Authentic Mexican-style pork carnitas made in a slow cooker with aromatic spices and citrus, creating tender meat with crispy edges
Prep Time 15 minutes
Cook Time 6 minutes
Servings: 8
Calories: 320

Ingredients
  

For the Pork
  • 3-4 lbs pork shoulder or pork butt, cut into large chunks
  • 1 large onion, sliced
  • 4 cloves garlic, minced
  • 1 orange, juiced (about ¼ cup)
  • 2 limes, juiced (about ¼ cup)
  • 2 teaspoons ground cumin
  • 2 teaspoons chili powder
  • 1 teaspoon dried oregano
  • 1 teaspoon salt
  • ½ teaspoon black pepper
  • 2 bay leaves

Method
 

  1. Pat the pork chunks completely dry with paper towels.
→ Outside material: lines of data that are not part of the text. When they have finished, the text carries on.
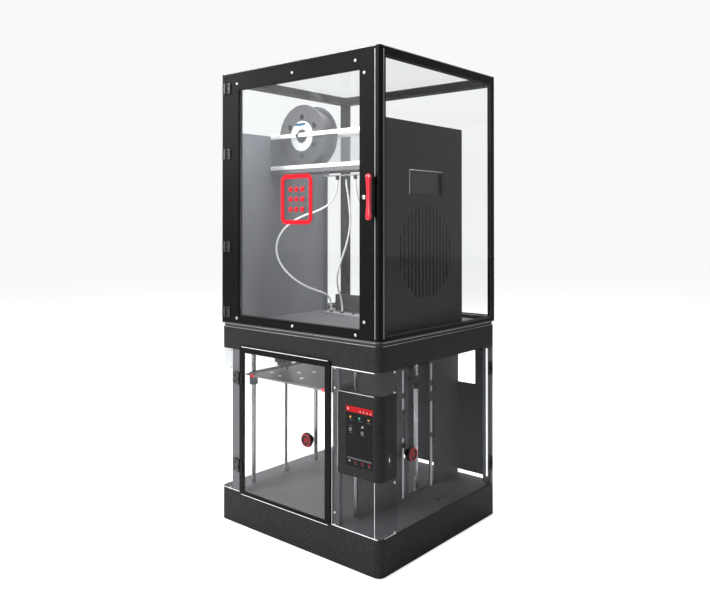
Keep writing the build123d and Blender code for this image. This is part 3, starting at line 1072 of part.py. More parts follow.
with BuildPart() as spool_winding:
    rod(SPOOL_X, SPOOL_Y + SPOOL_FLANGE, SPOOL_Z, WINDING_RADIUS, SPOOL_WIDTH - 2 * SPOOL_FLANGE, "Y")
    rod(SPOOL_X, SPOOL_Y, SPOOL_Z, SPOOL_WINDOW_ORBIT_RADIUS + SPOOL_WINDOW_RADIUS + EDGE, SPOOL_WIDTH, "Y",
        Mode.SUBTRACT)
save(spool_winding, "spool_winding")

# ---------------------------------------------------------------- tube brackets, fittings, tubes
OUTLET_RUN = (OUTLET_X[0] - 2 * BRACKET_DEPTH, OUTLET_X[-1] + BRACKET_DEPTH)
INLET_RUN = (INLET_X[0] - BRACKET_DEPTH, INLET_X[-1] + BRACKET_DEPTH)
INLET_BAR_TOP = FLOOR_TOP + INLET_BAR_HEIGHT
with BuildPart() as tube_brackets:
    bar(OUTLET_RUN, (OUTLET_Y - BRACKET_DEPTH / 2, OUTLET_Y + BRACKET_DEPTH / 2),
        (OUTLET_BAR_TOP - BRACKET_SHEET, OUTLET_BAR_TOP))
    for x in (OUTLET_RUN[0], OUTLET_RUN[1] - BRACKET_SHEET):
        bar((x, x + BRACKET_SHEET), (OUTLET_Y - BRACKET_DEPTH / 2, OUTLET_Y + BRACKET_DEPTH / 2),
            (OUTLET_BAR_TOP, TRAY_TOP - SHEET))
    bar(INLET_RUN, (INLET_Y - BRACKET_DEPTH / 2, INLET_Y + BRACKET_DEPTH / 2), (FLOOR_TOP, INLET_BAR_TOP))
    chamfer(tube_brackets.faces().sort_by(Axis.Z)[0:1].edges().filter_by(Axis.X), EDGE)
save(tube_brackets, "tube_brackets")

OUTLET_END = OUTLET_BAR_TOP - BRACKET_SHEET - FITTING_LENGTH
INLET_END = INLET_BAR_TOP + INLET_FITTING_LENGTH
COLLET_RADIUS = TUBE_RADIUS + COLLET_WALL
with BuildPart() as tube_fittings:
    for x in OUTLET_X:
        rod(x, OUTLET_Y, OUTLET_END + 2 * EDGE, FITTING_RADIUS, FITTING_LENGTH - 2 * EDGE)
        rod(x, OUTLET_Y, OUTLET_END, COLLET_RADIUS, 2 * EDGE)
    for x in INLET_X:
        rod(x, INLET_Y, INLET_BAR_TOP, FITTING_RADIUS, INLET_FITTING_LENGTH - 2 * EDGE)
        rod(x, INLET_Y, INLET_END - 2 * EDGE, COLLET_RADIUS, 2 * EDGE)
save(tube_fittings, "tube_fittings")

OUTLET_STUB = OUTLET_END - TUBE_STUB
INLET_STUB = INLET_END + TUBE_STUB
# Each route gives X, Y and the rise above the tube's lower end, from the top down.
TUBE_ROUTES = {
    "filament_tube_1": (OUTLET_X[0], INLET_X[0], [
        (266, 228, 378), (250, 221, 348), (214, 205, 326), (155, 185, 308), (106, 166, 276), (83, 151, 230),
        (84, 153, 180), (106, 172, 133), (136, 213, 93), (150, 264, 72), (146, 310, 60), (136, 343, 42),
    ]),
    "filament_tube_2": (OUTLET_X[1], INLET_X[1], [
        (314, 231, 373), (318, 232, 333), (320, 235, 293), (304, 240, 234), (271, 249, 178), (237, 264, 124),
        (210, 298, 83), (189, 338, 50),
    ]),
    "filament_tube_3": (OUTLET_X[2], INLET_X[3], [
        (346, 232, 378), (356, 238, 338), (372, 246, 293), (384, 252, 238), (382, 260, 183), (367, 272, 130),
        (342, 292, 93), (312, 320, 68), (286, 344, 46),
    ]),
}

for name, (outlet_x, inlet_x, route) in TUBE_ROUTES.items():
    above = [(outlet_x, OUTLET_Y, OUTLET_END), (outlet_x, OUTLET_Y, OUTLET_STUB)]
    below = [(inlet_x, INLET_Y, INLET_STUB), (inlet_x, INLET_Y, INLET_END)]
    middle = [(x, y, INLET_END + rise * (OUTLET_END - INLET_END) / TUBE_FALL) for x, y, rise in route]
    points = [Vector(LEFT + x, FRONT + y, z) for x, y, z in above + middle + below]
    bends = []
    for before, corner, after in zip(points, points[1:], points[2:]):
        turn = radians((corner - before).get_angle(after - corner))
        bends.append(BEND_SHARE * min((corner - before).length, (after - corner).length) / tan(turn / 2))
    with BuildPart() as tube:
        with BuildLine() as path:
            FilletPolyline(*points, radius=bends)
        with BuildSketch(Plane(origin=points[0], z_dir=points[1] - points[0])):
            Circle(TUBE_RADIUS)
        sweep(path=path.line)
    length = sum(edge.length for edge in path.edges())
    expected = pi * TUBE_RADIUS ** 2 * length
    print(name, "length", round(length), "tightest bend", round(min(bends)),
          "volume share", round(tube.part.volume / expected, 3))
    save(tube, name)

# ================================================================ doors
CABINET_AXIS_X = LEFT_STILE + CABINET_DOOR_GAP / 2
CABINET_DOOR_X = (LEFT_STILE + CABINET_DOOR_GAP, BODY_WIDTH - RIGHT_STILE - CABINET_LATCH_GAP)
CABINET_DOOR_Z = (FLOOR_TOP + EDGE, CABINET_TOP - FRONT_HEAD - EDGE / 2)
FRONT_AXIS_X = FRONT_DOOR_LEFT - SEAM
SIDE_AXIS_Y = (SIDE_DOOR_REAR + BODY_DEPTH - REAR_POST) / 2
cabinet_levels = ([CABINET_BASE + rise for rise in CABINET_HINGE_RISES]
                  + [CABINET_TOP - drop for drop in CABINET_HINGE_DROPS])
front_levels = (FRONT_DOOR_BOTTOM + FRONT_HINGE_RISE, FRONT_DOOR_TOP - FRONT_HINGE_DROP)
side_levels = (PLINTH_TOP + SIDE_HINGE_RISE, WINDOW_TOP - SIDE_HINGE_DROP)
cabinet_hinges = [(front_plane(CABINET_AXIS_X, z), CABINET_LEAF_HEIGHT) for z in cabinet_levels]
front_hinges = [(front_plane(FRONT_AXIS_X, z, FRONT_DOOR_FACE), FRONT_LEAF_HEIGHT) for z in front_levels]
side_hinges = [(side_plane(SIDE_AXIS_Y, z), SIDE_LEAF_HEIGHT) for z in side_levels]

with BuildPart() as fixed_hinge_leaves:
    for face, height in cabinet_hinges:
        hinge_leaf(face, CABINET_FIXED_LEAF_WIDTH, height, moving=False)
    for face, height in front_hinges:
        hinge_leaf(face, FRONT_FIXED_LEAF_WIDTH, height, moving=False, packing=FRONT_DOOR_FACE)
    for face, height in side_hinges:
        hinge_leaf(face, SIDE_FIXED_LEAF_WIDTH, height, moving=False)
save(fixed_hinge_leaves, "fixed_hinge_leaves")

with BuildPart() as cabinet_door_leaves:
    for face, height in cabinet_hinges:
        hinge_leaf(face, CABINET_LEAF_WIDTH, height, moving=True)
save(cabinet_door_leaves, "cabinet_door_leaves")

with BuildPart() as front_door_leaves:
    for face, height in front_hinges:
        hinge_leaf(face, FRONT_LEAF_WIDTH, height, moving=True)
save(front_door_leaves, "front_door_leaves")

with BuildPart() as side_door_leaves:
    for face, height in side_hinges:
        hinge_leaf(face, SIDE_LEAF_WIDTH, height, moving=True)
save(side_door_leaves, "side_door_leaves")


def door_bars(x_span, y_span, z_span, borders):
    """Add the two stiles of a glazed door and the two rails between them."""
    left, right, top, bottom = borders
    inner = (x_span[0] + left + SEAM, x_span[1] - right - SEAM)
    bar((x_span[0], x_span[0] + left), y_span, z_span)
    bar((x_span[1] - right, x_span[1]), y_span, z_span)
    bar(inner, y_span, (z_span[1] - top, z_span[1]))
    bar(inner, y_span, (z_span[0], z_span[0] + bottom))


def glass_spans(x_span, z_span, borders, clearance=0.0):
    """Give the X and Z spans of a door's glass, which reaches into the groove of its frame."""
    left, right, top, bottom = borders
    seat = GLASS_SEAT + clearance
    return ((x_span[0] + left - seat, x_span[1] - right + seat),
            (z_span[0] + bottom - seat, z_span[1] - top + seat))


CABINET_BORDERS = (DOOR_LEFT_BORDER, DOOR_RIGHT_BORDER, DOOR_TOP_BORDER, DOOR_BOTTOM_BORDER)
CABINET_GLASS_Y = (GLASS_SEAT, GLASS_SEAT + PANEL)
with BuildPart() as cabinet_door_frame:
    door_bars(CABINET_DOOR_X, (0, CABINET_DOOR_THICKNESS), CABINET_DOOR_Z, CABINET_BORDERS)
    across = cabinet_door_frame.edges().filter_by(Axis.Y).group_by(Axis.X)
    fillet(across[0] + across[-1], CABINET_DOOR_RADIUS)
    groove_x, groove_z = glass_spans(CABINET_DOOR_X, CABINET_DOOR_Z, CABINET_BORDERS, SEAM)
    bar(groove_x, (CABINET_GLASS_Y[0] - RUN_FIT, CABINET_GLASS_Y[1] + RUN_FIT), groove_z, Mode.SUBTRACT)
save(cabinet_door_frame, "cabinet_door_frame")

with BuildPart() as cabinet_door_glass:
    pane_x, pane_z = glass_spans(CABINET_DOOR_X, CABINET_DOOR_Z, CABINET_BORDERS)
    bar(pane_x, CABINET_GLASS_Y, pane_z)
save(cabinet_door_glass, "cabinet_door_glass")

HANDLE_X = CABINET_DOOR_X[1] - HANDLE_EDGE_OFFSET
HANDLE_Z = CABINET_BASE + HANDLE_RISE
with BuildPart() as handle_base:
    with BuildSketch(front_plane(HANDLE_X, HANDLE_Z, SEAM)):
        Rectangle(HANDLE_WIDTH, HANDLE_BASE_HEIGHT)
    extrude(amount=HANDLE_BASE_THICKNESS)
    chamfer(handle_base.faces().sort_by(Axis.Y)[0].edges(), EDGE)
save(handle_base, "handle_base")

with BuildPart() as door_handle:
    bulge = HANDLE_WIDTH / 2
    reach = HANDLE_HEIGHT / 2 - bulge
    base_face = SEAM + HANDLE_BASE_THICKNESS
    with BuildSketch(front_plane(HANDLE_X, HANDLE_Z, base_face)):
        with BuildLine():
            ThreePointArc((bulge, reach), (HANDLE_WAIST / 2, 0), (bulge, -reach))
            ThreePointArc((bulge, -reach), (0, -reach - bulge), (-bulge, -reach))
            ThreePointArc((-bulge, -reach), (-HANDLE_WAIST / 2, 0), (-bulge, reach))
            ThreePointArc((-bulge, reach), (0, reach + bulge), (bulge, reach))
        make_face()
    extrude(amount=HANDLE_REACH - base_face)
    chamfer(door_handle.faces().sort_by(Axis.Y)[0].edges(), 2 * EDGE)
    window = Plane(origin=(LEFT + HANDLE_X - HANDLE_WIDTH, FRONT - base_face, HANDLE_Z), x_dir=(0, -1, 0),
                   z_dir=(1, 0, 0))
    with BuildSketch(window):
        with Locations((HANDLE_GAP_DEPTH / 2 - EDGE, 0)):
            RectangleRounded(HANDLE_GAP_DEPTH + 2 * EDGE, HANDLE_GAP_HEIGHT, 4 * EDGE)
    extrude(amount=2 * HANDLE_WIDTH, mode=Mode.SUBTRACT)
save(door_handle, "door_handle")

FRONT_DOOR_X = (FRONT_DOOR_LEFT, FRONT_DOOR_RIGHT)
FRONT_DOOR_Z = (FRONT_DOOR_BOTTOM, FRONT_DOOR_TOP)
FRONT_BORDERS = (FRONT_DOOR_STILE, FRONT_DOOR_STILE, FRONT_DOOR_TOP_RAIL, FRONT_DOOR_BOTTOM_RAIL)
FRONT_GLASS_Y = (-FRONT_GLASS_FACE, FRONT_GLASS - FRONT_GLASS_FACE)
with BuildPart() as front_door_frame:
    door_bars(FRONT_DOOR_X, (-FRONT_DOOR_FACE, -SEAM), FRONT_DOOR_Z, FRONT_BORDERS)
    across = front_door_frame.edges().filter_by(Axis.Y).group_by(Axis.X)
    fillet(across[0] + across[-1], FRONT_DOOR_RADIUS)
    groove_x, groove_z = glass_spans(FRONT_DOOR_X, FRONT_DOOR_Z, FRONT_BORDERS, SEAM)
    bar(groove_x, (FRONT_GLASS_Y[0] - RUN_FIT, FRONT_GLASS_Y[1] + RUN_FIT), groove_z, Mode.SUBTRACT)
save(front_door_frame, "front_door_frame")

with BuildPart() as front_door_glass:
    pane_x, pane_z = glass_spans(FRONT_DOOR_X, FRONT_DOOR_Z, FRONT_BORDERS)
    bar(pane_x, FRONT_GLASS_Y, pane_z)
save(front_door_glass, "front_door_glass")

with BuildPart() as front_door_knob:
    knob(front_plane(FRONT_DOOR_RIGHT - FRONT_KNOB_INSET, PLINTH_TOP + FRONT_KNOB_RISE, FRONT_GLASS_FACE))
save(front_door_knob, "front_door_knob")

with BuildPart() as side_door_panel:
    side_middle = ((SIDE_DOOR_FRONT + SIDE_DOOR_REAR) / 2, (PLINTH_TOP + WINDOW_TOP) / 2)
    with BuildSketch(side_plane(*side_middle)):
        RectangleRounded(SIDE_DOOR_REAR - SIDE_DOOR_FRONT, WINDOW_HEIGHT - 2 * SIDE_DOOR_GAP,
                         SIDE_DOOR_RADIUS)
    extrude(amount=-PANEL)
    chamfer(side_door_panel.faces().sort_by(Axis.X)[-1].edges(), EDGE / 2)
save(side_door_panel, "side_door_panel")

with BuildPart() as side_door_knob:
    knob(side_plane(SIDE_KNOB_Y, PLINTH_TOP + SIDE_KNOB_RISE))
save(side_door_knob, "side_door_knob")
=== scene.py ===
"""Looks for an enclosed filament printer with a glazed spool cabinet, dressed around its solids."""

from __future__ import annotations

import json
import logging
import math
from dataclasses import dataclass
from enum import Enum
from typing import Callable, Iterable, Sequence

import bmesh
import bpy
from mathutils import Matrix, Vector

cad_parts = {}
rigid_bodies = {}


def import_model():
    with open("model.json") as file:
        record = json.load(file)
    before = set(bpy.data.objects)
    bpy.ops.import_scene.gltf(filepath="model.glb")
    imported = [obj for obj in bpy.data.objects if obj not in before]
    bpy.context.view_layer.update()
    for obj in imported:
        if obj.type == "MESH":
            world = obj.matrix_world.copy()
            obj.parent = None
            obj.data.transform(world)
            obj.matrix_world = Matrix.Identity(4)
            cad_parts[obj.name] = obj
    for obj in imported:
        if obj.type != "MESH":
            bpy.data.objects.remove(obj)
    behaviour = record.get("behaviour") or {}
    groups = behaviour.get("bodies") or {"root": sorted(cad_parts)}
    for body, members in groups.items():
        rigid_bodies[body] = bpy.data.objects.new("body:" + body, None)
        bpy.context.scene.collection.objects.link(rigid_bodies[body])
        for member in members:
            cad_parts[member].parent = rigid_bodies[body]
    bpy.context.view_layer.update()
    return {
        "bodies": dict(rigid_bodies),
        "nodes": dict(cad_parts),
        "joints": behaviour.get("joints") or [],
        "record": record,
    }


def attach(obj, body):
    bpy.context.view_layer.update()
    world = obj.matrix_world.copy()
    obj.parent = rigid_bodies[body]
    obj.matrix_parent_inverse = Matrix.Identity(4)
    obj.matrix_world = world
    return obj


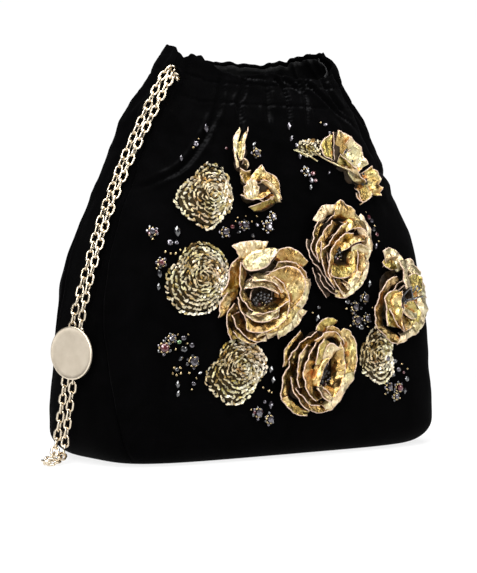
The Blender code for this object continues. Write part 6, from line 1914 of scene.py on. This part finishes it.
# --------------------------------------------------------------------------
# floor, light
# --------------------------------------------------------------------------
bpy.context.scene.view_settings.view_transform = "Standard"
bpy.ops.mesh.primitive_plane_add(size=8.0, location=(0, 0, -0.0004))
floor = bpy.context.object
floor.name = "studio_floor"
fm, nt, p = new_mat("studio_floor")
L = nt.links.new
p.inputs["Base Color"].default_value = (0.93, 0.93, 0.93, 1)
p.inputs["Roughness"].default_value = 0.9
p.inputs["Specular IOR Level"].default_value = 0.0
em = node(nt, "ShaderNodeEmission", Strength=1.02)
tc = coords(nt)
ln = node(nt, "ShaderNodeVectorMath", operation="LENGTH")
L(tc, ln.inputs[0])
mr = node(nt, "ShaderNodeMapRange", **{"From Min": 0.22, "From Max": 0.55, "To Min": 0.0, "To Max": 1.0})
L(ln.outputs["Value"], mr.inputs["Value"])
mx = nt.nodes.new("ShaderNodeMixShader")
mr.inputs["To Min"].default_value = 0.80
L(mr.outputs["Result"], mx.inputs["Fac"])
L(p.outputs["BSDF"], mx.inputs[1])
L(em.outputs["Emission"], mx.inputs[2])
L(mx.outputs["Shader"], nt.nodes["Material Output"].inputs["Surface"])
floor.data.materials.append(fm)

world = bpy.data.worlds.new("studio")
bpy.context.scene.world = world
world.use_nodes = True
wn = world.node_tree
bg = wn.nodes["Background"]
bg.inputs["Color"].default_value = (1, 1, 1, 1)
bg.inputs["Strength"].default_value = 0.10
bg2 = wn.nodes.new("ShaderNodeBackground")
bg2.inputs["Color"].default_value = (1, 1, 1, 1)
bg2.inputs["Strength"].default_value = 1.02
lp = wn.nodes.new("ShaderNodeLightPath")
mixw = wn.nodes.new("ShaderNodeMixShader")
wn.links.new(lp.outputs["Is Camera Ray"], mixw.inputs["Fac"])
wn.links.new(bg.outputs["Background"], mixw.inputs[1])
wn.links.new(bg2.outputs["Background"], mixw.inputs[2])
wn.links.new(mixw.outputs["Shader"], wn.nodes["World Output"].inputs["Surface"])


def area(name, loc, look, size, power):
    ld = bpy.data.lights.new(name, "AREA")
    ld.shape = "RECTANGLE"
    ld.size, ld.size_y = size
    ld.energy = power
    lo = bpy.data.objects.new(name, ld)
    bpy.context.scene.collection.objects.link(lo)
    lo.location = loc
    lo.rotation_mode = "QUATERNION"
    lo.rotation_quaternion = (Vector(look) - Vector(loc)).to_track_quat("-Z", "Y")
    return lo


area("overhead", (-0.1, -0.2, 1.5), (0, 0, 0.1), (1.5, 1.2), 40.0)
area("key_left", (-1.35, -1.0, 0.75), (0, 0, 0.12), (0.6, 1.2), 26.0)
area("key_right", (1.1, -1.5, 0.7), (0, 0, 0.12), (0.5, 1.2), 16.0)

print("chain", drop_links, held_links, free_length, held_length)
In a small bowl, combine cumin, chili powder, oregano, salt, and pepper. Rub this spice blend generously over all surfaces of the pork.
  2. Place the seasoned pork chunks in your slow cooker, arranging them in a single layer if possible. Scatter the sliced onions around the meat. Sprinkle the minced garlic over everything, then tuck the bay leaves between the pork pieces.
  3. Pour the fresh orange and lime juice over the pork. Cover and cook on low for 6-8 hours or high for 3-4 hours. The pork is ready when it shreds easily with a fork and the internal temperature reaches 190°F.
  4. Remove the tender pork from the slow cooker and shred using two forks. Strain the cooking liquid and reserve it. For crispy edges, spread the shredded pork on a baking sheet and broil for 3-5 minutes until the edges turn golden and slightly crispy. Watch carefully to prevent burning.
  5. Drizzle with reserved cooking liquid to keep the meat moist while maintaining crispy bits. Taste and adjust seasoning as needed. Remove bay leaves before serving.

Notes

Pat pork dry before seasoning for better adhesion. Season pork the night before for deeper flavor. Don't skip the broiling step for crispy edges. Store in refrigerator for up to 4 days or freeze for up to 3 months with reserved cooking liquid. Reheat in skillet with cooking liquid to restore moisture and crispiness.